Despite higher build costs and debt finance costs, activity remains positive in both the residential and commercial development markets in London and the South East, although at a lower price point then 12 months ago before the start of the interest rate increase and market realignment, according to SHW’s Q3 2023 South East Development Focus.
Richard Plant, Partner at SHW says of the residential development market: “Demand for development sites with planning permission remains high due to continued delays in pre-applications and planning applications being processed. In terms of financing/funding, options are limited due to increasing interest rates however, major housebuilders are now reporting that construction material inflation is beginning to ease, allowing them to appraise sites with more certainty.

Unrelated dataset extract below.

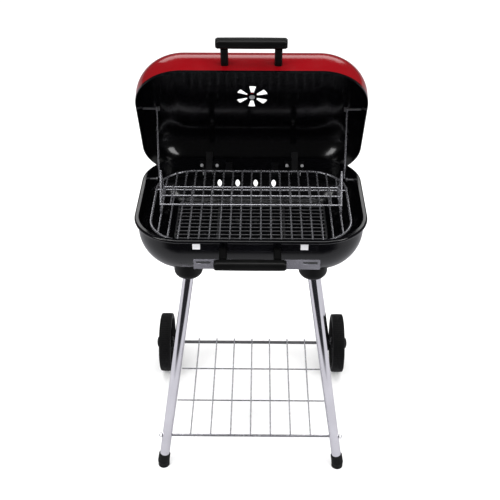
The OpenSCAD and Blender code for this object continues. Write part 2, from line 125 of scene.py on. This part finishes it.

“House price growth year-on-year has turned negative, according to latest data from both Nationwide and Halifax, although the full effect of the increase in the cost of living, including higher mortgage rates, has yet to be fully seen in the resales market. That said, interest in ‘oven ready’ sites remains strong with well-priced, unconsented sites also generating good demand, particularly in affluent towns.”
In the commercial development market, good demand continues for sites located in prime logistics locations and where planning for warehouse use is guaranteed (as much as it can be!). Tim Hardwicke, Partner at SHW, says: “There continues to be limited demand from manufacturing occupiers, unless specialist manufacturing, as the UK remains a comparatively expensive location. However, despite the changing economy, general occupier demand continues.”